When I found out I got an internship in D.C. for the spring semester, I was beyond excited. As a journalism major, it has always been my dream to be an editor of a magazine, and the fact that I’d be spending the next four months gaining experience with all aspects of creating a magazine, I couldn’t be happier.
Heading into my first day, I didn’t know what to expect. D.C. is a big, bustling city and my feelings of excitement mixed with nerves as I imagined all the possible things that could go wrong. Would the Metro be delayed and I’d be late for my first day? Would I get lost in the city and not be able to find the office? Was my outfit choice appropriate?
Now, as I’m almost halfway done with my internship, I can say that there are many lessons I have learned throughout this experience. And some I learned the hard way. Thinking back, I wish I had had someone to give me some tips on what to expect or how to prepare for my first college-level internship, which is why I’ve created a list of some advice to keep in mind for those of you who may have pre-internship worries.
1.Don’t get discouraged. If you take one thing away from this article, let it be this. It is important to go into an internship with a positive attitude and not get upset if you don’t do something amazing on your first day. Your employer needs to see your skill set and experience in the field before trusting you with a big assignment or responsibility.
Working for a travel magazine, I was a little upset after spending the first day updating restaurant and clothing store listings, but I didn’t let my employers see that. If you remain positive, enthusiastic and show your boss that you can handle more responsibility, they’ll give it to you. If you have a bad attitude, you might not be so lucky.
2. Get a SmarTrip card. If you’re planning on taking the Metro to your D.C. internship, this card will be your best friend. At the start of your internship, simply buy a card at wmata.com, and you can add value to your card at any time. This will save you not only from having to buy a single fare card each time, but also give you a few extra minutes to get to your train.
3. Leave extra time. As I’m sure you’ve all heard before, it is always better to be early than late. You want to show employers that you’re responsible, so make sure you leave enough time in case of delays. Especially if your internship is in a city like D.C. that requires public transportation, you need to be prepared for anything. It’s also helpful to look up and write down the stops you need to get off at or if you need to transfer at any stations before heading to the Metro.

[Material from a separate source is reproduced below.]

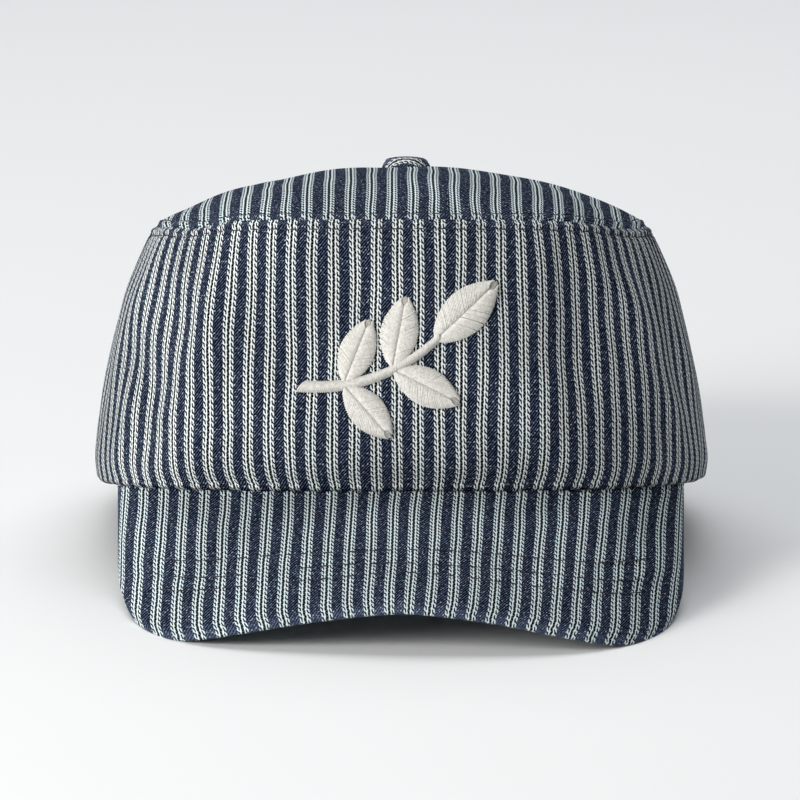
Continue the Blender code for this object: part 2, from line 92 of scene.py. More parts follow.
def meshObject(name, points, faces, uvs, material, wearAndShade=None):
    # points already at rest; uvs one pair per face corner, in metres of cloth
    faces = np.asarray(faces)
    mesh = bpy.data.meshes.new(name)
    corners = [[i for i, v in enumerate(face) if v not in face[:i]] for face in faces.tolist()]
    mesh.from_pydata(points.tolist(), [], [face[kept].tolist() for face, kept in zip(faces, corners)])
    layer = mesh.uv_layers.new(name="cloth")
    flat = np.concatenate([uv[kept] for uv, kept in zip(uvs, corners)]).astype(np.float32)
    layer.data.foreach_set("uv", flat.ravel())
    if wearAndShade is not None:
        worn = mesh.attributes.new("wearAndShade", "FLOAT", "POINT")
        worn.data.foreach_set("value", np.asarray(wearAndShade, dtype=np.float32))
    mesh.shade_smooth()
    mesh.materials.append(material)
    made = bpy.data.objects.new(name, mesh)
    bpy.context.scene.collection.objects.link(made)
    mesh.update()
    return made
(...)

4. Pack a lunch! While it might sound silly to pack a lunch when you’re in college, I can promise you’ll be much happier eating your peanut butter and jelly sandwich than spending 10 dollars on a turkey sandwich. While it’s fine to buy a meal every once in a while, in D.C., with a 10 percent tax on restaurant meals, buying lunch every day can add unnecessary costs.
5. Do everything. Really. Volunteer for any and all assignments you’re offered. Employers will be encouraged to give you more opportunities to step up if they see you taking the initiative. You can also build great relationships with employers this way and maybe score a killer recommendation letter for future jobs and internships!